**DATA ROWS**.
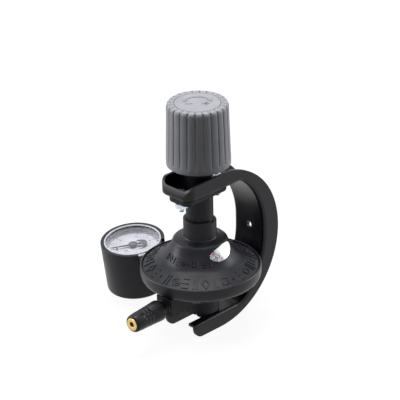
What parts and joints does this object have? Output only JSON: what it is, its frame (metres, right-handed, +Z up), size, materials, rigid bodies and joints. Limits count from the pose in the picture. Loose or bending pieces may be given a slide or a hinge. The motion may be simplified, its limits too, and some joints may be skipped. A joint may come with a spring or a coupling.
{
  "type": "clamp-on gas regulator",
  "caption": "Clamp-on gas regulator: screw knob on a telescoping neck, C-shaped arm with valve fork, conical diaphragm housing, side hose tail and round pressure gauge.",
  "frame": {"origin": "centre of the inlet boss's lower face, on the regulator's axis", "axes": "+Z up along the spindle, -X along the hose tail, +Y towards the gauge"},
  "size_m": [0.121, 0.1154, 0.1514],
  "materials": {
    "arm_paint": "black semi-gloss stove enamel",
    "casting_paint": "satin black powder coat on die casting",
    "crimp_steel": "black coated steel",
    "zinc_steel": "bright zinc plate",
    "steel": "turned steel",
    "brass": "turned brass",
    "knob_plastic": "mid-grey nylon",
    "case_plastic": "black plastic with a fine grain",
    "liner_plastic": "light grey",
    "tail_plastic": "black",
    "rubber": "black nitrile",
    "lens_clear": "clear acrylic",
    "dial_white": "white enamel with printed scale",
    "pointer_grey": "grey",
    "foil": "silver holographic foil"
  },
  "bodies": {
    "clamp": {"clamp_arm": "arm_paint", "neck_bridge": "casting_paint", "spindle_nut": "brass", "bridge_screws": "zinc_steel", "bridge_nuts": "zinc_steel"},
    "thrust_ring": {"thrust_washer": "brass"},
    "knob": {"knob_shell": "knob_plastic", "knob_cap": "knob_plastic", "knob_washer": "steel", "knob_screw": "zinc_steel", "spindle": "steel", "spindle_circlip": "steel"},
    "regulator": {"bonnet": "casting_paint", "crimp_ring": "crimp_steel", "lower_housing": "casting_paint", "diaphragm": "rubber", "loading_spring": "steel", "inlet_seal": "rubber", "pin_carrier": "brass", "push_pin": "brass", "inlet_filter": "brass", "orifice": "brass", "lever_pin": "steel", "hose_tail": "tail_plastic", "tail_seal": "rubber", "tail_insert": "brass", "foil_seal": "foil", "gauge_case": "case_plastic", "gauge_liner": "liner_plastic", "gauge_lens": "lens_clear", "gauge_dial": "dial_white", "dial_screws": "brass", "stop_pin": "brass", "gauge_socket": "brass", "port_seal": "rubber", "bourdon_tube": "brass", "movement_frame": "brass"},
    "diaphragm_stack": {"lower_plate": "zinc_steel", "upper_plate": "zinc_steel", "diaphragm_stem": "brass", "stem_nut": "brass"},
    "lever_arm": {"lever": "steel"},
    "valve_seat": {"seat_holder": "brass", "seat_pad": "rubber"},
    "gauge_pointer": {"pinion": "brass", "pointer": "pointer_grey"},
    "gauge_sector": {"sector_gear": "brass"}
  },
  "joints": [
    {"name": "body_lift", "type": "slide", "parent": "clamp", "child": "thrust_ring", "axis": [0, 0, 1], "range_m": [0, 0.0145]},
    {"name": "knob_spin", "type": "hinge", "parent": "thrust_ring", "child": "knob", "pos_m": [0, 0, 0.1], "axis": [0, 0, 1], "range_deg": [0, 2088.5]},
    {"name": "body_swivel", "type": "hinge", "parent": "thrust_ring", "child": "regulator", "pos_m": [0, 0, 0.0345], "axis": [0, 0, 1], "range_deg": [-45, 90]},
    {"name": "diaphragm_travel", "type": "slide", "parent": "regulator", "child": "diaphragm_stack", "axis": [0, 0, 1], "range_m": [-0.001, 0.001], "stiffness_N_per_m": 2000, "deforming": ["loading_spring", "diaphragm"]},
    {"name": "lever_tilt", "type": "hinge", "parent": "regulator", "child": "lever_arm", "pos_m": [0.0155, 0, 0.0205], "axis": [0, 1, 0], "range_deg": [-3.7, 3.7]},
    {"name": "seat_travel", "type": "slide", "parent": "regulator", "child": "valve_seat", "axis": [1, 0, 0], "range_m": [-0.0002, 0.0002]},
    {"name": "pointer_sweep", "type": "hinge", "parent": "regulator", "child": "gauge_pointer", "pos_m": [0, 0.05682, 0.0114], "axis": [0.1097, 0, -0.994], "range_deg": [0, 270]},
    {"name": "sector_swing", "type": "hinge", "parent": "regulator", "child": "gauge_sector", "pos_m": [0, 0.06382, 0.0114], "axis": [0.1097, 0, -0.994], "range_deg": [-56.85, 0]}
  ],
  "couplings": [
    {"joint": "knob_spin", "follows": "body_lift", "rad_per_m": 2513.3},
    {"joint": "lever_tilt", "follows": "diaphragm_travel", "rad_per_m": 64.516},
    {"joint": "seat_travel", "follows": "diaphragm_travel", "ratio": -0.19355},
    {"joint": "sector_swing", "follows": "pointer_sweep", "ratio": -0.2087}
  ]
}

==

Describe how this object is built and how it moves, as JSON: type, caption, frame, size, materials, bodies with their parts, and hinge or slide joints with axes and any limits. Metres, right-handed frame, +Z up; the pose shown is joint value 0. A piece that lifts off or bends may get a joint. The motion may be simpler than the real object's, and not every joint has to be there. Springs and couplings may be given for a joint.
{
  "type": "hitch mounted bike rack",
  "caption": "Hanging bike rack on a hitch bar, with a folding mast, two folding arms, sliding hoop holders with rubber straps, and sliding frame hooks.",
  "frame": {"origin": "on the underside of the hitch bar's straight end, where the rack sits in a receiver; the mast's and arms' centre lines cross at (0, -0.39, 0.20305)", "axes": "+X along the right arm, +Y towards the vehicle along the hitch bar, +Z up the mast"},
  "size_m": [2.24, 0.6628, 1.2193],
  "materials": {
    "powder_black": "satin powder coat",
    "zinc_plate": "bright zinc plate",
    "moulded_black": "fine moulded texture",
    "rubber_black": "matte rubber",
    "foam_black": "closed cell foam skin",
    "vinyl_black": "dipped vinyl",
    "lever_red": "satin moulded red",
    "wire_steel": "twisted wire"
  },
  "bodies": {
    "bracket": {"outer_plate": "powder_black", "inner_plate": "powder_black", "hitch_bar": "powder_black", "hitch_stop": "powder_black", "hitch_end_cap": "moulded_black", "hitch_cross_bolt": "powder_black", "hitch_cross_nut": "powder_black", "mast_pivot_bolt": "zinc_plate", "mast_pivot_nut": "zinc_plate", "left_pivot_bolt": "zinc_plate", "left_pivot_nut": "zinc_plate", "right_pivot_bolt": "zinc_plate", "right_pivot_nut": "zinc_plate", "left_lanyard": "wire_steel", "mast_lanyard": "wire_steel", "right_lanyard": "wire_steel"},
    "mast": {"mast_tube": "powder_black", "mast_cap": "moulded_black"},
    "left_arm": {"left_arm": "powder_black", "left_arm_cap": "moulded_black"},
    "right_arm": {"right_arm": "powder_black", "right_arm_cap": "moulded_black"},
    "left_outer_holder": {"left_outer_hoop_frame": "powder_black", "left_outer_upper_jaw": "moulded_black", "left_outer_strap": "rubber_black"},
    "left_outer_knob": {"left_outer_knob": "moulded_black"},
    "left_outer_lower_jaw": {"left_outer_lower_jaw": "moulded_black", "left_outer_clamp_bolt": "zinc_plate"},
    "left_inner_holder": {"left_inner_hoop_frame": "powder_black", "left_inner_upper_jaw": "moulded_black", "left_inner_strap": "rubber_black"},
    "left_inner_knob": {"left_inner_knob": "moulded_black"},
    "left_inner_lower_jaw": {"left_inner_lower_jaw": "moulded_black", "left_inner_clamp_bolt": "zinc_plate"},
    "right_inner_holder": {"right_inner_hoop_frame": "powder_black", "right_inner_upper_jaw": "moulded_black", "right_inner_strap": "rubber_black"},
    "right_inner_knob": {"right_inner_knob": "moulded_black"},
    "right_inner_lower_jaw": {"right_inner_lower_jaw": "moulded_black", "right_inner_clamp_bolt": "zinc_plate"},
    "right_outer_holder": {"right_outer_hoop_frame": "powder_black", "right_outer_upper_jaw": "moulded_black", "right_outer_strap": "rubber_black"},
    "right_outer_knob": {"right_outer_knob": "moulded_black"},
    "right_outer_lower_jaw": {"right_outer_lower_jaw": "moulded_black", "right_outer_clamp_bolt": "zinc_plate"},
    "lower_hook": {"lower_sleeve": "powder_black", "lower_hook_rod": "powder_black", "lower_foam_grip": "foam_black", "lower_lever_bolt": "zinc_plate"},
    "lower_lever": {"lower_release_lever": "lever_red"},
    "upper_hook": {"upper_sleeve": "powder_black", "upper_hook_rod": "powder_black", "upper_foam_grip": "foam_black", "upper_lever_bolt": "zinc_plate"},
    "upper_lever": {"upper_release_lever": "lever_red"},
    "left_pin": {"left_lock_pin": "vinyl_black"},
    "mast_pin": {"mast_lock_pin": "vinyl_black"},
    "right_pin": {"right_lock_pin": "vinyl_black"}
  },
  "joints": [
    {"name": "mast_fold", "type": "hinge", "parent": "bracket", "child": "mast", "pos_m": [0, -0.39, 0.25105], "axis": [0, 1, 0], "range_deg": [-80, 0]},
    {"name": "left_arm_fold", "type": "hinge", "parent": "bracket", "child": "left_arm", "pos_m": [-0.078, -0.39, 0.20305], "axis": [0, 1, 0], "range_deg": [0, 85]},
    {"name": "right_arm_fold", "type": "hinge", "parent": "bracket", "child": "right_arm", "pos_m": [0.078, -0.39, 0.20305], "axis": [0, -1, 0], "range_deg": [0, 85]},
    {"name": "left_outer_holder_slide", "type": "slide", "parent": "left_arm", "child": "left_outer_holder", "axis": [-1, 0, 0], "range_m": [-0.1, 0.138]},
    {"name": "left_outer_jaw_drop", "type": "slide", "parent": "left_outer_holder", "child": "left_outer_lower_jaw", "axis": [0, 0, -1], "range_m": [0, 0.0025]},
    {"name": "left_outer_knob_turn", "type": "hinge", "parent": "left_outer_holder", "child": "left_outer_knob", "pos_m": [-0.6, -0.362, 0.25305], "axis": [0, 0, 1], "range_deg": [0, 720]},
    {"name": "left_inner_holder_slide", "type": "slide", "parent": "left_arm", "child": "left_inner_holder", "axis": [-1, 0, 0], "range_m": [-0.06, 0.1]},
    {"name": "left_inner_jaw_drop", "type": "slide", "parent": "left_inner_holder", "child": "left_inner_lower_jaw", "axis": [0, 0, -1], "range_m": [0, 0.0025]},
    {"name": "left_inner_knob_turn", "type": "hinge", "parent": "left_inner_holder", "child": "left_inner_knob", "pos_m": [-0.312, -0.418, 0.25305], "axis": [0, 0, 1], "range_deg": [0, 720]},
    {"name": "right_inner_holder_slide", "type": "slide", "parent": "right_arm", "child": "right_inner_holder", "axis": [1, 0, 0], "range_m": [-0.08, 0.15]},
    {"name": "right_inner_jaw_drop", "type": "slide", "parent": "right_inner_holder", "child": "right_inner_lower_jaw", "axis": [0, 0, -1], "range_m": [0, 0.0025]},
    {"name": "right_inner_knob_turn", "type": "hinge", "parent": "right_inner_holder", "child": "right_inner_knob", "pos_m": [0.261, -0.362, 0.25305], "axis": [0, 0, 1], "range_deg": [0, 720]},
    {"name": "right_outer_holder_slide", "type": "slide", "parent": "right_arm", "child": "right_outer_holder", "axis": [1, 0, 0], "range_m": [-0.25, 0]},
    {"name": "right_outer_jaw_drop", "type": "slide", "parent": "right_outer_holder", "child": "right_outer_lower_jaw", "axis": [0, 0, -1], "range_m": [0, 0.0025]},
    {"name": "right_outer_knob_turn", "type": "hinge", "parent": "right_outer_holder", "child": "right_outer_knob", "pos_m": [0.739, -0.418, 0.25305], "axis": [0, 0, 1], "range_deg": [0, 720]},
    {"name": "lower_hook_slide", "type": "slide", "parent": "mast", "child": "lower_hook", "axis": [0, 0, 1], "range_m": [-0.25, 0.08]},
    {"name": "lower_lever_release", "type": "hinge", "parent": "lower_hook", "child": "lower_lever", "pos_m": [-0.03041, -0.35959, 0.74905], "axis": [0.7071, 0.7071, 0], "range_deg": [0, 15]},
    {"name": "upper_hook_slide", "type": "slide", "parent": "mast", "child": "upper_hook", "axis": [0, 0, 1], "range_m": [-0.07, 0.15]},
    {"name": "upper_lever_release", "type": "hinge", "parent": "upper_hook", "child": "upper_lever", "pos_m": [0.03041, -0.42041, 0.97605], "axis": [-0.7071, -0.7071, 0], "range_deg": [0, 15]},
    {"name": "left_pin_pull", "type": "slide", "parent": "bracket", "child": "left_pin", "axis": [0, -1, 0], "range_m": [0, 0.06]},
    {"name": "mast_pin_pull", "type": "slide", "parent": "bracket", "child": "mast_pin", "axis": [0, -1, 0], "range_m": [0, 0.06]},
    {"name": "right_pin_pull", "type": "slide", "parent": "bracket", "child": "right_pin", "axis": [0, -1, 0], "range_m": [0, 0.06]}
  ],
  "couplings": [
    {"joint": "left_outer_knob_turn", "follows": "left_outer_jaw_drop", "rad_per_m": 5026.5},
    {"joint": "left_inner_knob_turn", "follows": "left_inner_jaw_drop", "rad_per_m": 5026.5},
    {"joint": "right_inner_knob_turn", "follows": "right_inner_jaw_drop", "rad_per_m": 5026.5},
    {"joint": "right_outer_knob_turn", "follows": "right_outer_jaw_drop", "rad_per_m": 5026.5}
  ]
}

...

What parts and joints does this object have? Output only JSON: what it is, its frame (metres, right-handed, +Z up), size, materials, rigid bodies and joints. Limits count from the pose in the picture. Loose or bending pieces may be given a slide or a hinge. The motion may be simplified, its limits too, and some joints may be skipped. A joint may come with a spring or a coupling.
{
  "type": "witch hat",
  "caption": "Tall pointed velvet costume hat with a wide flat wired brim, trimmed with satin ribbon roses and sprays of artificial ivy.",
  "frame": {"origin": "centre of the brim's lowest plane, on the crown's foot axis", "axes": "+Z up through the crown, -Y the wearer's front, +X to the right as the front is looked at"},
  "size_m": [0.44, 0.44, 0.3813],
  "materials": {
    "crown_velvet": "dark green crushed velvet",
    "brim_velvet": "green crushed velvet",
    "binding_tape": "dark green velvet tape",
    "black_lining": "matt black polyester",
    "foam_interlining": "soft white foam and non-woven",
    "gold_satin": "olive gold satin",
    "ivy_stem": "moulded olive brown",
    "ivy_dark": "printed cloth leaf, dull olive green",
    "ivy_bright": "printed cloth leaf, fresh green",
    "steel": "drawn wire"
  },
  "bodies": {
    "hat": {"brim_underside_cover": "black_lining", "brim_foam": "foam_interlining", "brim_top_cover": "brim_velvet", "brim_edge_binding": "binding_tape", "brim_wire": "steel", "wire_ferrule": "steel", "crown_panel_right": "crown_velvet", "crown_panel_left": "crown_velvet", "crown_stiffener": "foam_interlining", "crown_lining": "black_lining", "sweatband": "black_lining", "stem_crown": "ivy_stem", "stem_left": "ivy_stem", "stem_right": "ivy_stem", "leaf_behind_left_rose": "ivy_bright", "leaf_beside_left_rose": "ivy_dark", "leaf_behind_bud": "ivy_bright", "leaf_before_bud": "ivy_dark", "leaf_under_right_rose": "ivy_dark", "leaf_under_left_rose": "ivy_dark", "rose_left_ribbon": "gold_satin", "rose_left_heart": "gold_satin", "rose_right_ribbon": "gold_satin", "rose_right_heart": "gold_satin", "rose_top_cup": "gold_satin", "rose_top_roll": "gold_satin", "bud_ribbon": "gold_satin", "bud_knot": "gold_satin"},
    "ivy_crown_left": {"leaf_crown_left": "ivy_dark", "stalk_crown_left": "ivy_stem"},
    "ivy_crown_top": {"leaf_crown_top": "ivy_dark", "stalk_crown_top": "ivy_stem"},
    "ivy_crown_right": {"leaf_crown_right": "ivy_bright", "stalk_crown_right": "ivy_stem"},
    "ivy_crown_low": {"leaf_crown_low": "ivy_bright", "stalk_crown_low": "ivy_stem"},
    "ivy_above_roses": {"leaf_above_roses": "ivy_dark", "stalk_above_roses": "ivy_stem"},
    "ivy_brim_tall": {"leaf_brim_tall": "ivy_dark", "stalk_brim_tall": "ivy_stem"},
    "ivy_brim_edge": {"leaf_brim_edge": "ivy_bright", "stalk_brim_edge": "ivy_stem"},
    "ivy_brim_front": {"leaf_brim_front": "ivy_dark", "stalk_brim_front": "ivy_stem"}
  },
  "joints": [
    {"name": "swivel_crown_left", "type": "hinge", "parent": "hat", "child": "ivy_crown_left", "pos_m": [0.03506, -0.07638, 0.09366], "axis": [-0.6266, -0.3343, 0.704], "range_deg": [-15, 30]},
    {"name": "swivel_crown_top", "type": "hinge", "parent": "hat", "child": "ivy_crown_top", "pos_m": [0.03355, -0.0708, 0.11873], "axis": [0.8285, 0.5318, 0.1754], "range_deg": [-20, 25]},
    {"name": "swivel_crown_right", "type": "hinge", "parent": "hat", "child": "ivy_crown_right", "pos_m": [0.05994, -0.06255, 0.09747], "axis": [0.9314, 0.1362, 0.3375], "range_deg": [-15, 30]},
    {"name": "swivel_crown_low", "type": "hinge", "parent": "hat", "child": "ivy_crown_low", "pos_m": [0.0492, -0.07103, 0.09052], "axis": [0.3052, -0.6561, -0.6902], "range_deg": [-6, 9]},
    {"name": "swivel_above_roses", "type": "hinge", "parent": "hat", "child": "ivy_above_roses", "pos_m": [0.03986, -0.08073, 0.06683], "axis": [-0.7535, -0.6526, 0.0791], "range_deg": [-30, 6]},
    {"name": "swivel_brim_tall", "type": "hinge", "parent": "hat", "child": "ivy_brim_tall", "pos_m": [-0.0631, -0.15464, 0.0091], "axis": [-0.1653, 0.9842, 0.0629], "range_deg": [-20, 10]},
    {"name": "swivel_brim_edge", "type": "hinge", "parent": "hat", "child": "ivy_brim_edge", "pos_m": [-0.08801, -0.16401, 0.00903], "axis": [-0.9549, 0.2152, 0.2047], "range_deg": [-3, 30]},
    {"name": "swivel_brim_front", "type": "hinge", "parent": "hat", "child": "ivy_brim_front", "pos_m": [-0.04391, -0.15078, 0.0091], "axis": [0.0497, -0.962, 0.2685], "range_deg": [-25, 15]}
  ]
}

**DESCRIPTION OF THE TASK**. Look through the listing above. Pick out each line with "caption" and copy it.

**TASK SOLUTION**.
  "caption": "Clamp-on gas regulator: screw knob on a telescoping neck, C-shaped arm with valve fork, conical diaphragm housing, side hose tail and round pressure gauge.",
Describe how this object is built and how it moves, as JSON: type, caption, frame, size, materials, bodies with their parts, and hinge or slide joints with axes and any limits. Metres, right-handed frame, +Z up; the pose shown is joint value 0. A piece that lifts off or bends may get a joint. The motion may be simpler than the real object's, and not every joint has to be there. Springs and couplings may be given for a joint.
  "caption": "Hanging bike rack on a hitch bar, with a folding mast, two folding arms, sliding hoop holders with rubber straps, and sliding frame hooks.",
  "caption": "Tall pointed velvet costume hat with a wide flat wired brim, trimmed with satin ribbon roses and sprays of artificial ivy.",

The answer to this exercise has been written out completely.